In figuring out how to deal with the agony of unanswered prayer, the biblical prophets are a good place to turn, because they know that pain themselves, deeply, intimately, as evidenced in these and many other passages. And what do they do? They express their anguish about unanswered prayer to God, not only to other people. Significantly, they never take the step that so many people do today, to assume that the fact of unanswered prayer must mean that God does not exist. The biblical writers “keep the faith” even in the midst of unanswered prayer, even when God does not turn out to be their own personal divine vending machine. They stay in relationship to God and express their anguish to God, even if no answers are forthcoming.

They also remember the times God has answered prayer and how many blessings they have received from God. In the same chapter as Job cries out that there is no justice and his prayers are not answered, he goes on to say that “I know that my Redeemer lives, and that at the last he will stand upon the earth” (Job 19:25). Immediately after the verse in Psalm 22 about crying to God but receiving no answer, the psalmist goes on to say, “Yet you are the Holy One… our forefathers put their trust in you; they trusted, and you delivered them… you are he who took me out of the womb, and kept me safe upon my mother’s breast” (Psalm 22:3-4, 9). In the midst of laments about unanswered prayer in the Bible, there is almost always a recall of times that prayer has been answered, when we asked and it was given to us, when we sought and did find, when we knocked and the door was opened to us.

A priest mentor of mine once told me that when people come to her and say, “I’ve lost my faith,” she asks them, “When did you last see it?” – the same kind of question you’d ask someone if they were looking for a lost wallet. You had it with you at some point, so where did you last see it? When did you last know, without a shadow of a doubt, that God was with you? That God loves you? That God has your best interests at heart? Because just like that lost wallet, if you retrace your steps, you can find it again.

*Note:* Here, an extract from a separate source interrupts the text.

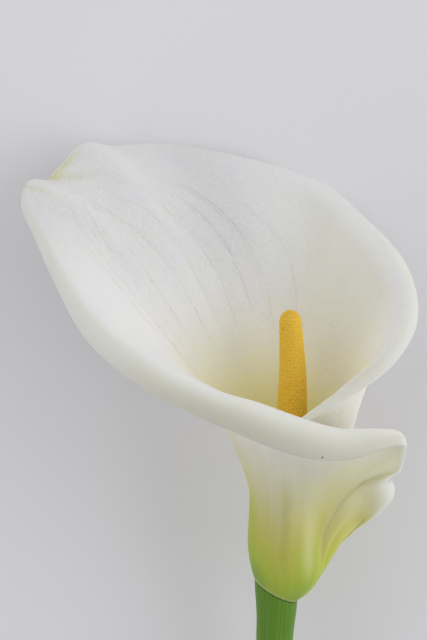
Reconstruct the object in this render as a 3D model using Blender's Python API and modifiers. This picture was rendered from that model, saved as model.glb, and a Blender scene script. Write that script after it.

Jesus never promised us a life free from pain and suffering. But he did promise “to be with us always, even until the end of the age.” We may never have a satisfactory answer for why God leaves some prayers unanswered, even those prayers that are for the very things we believe God himself wants for us and for the world. But that need not stop us from affirming those times that God has answered prayer, that we have felt God’s presence, that we have seen God’s hand at work guiding our lives. We can hold the two in tension with one another and, with the biblical prophets, continue to cry out in our grief, confident that God is still there.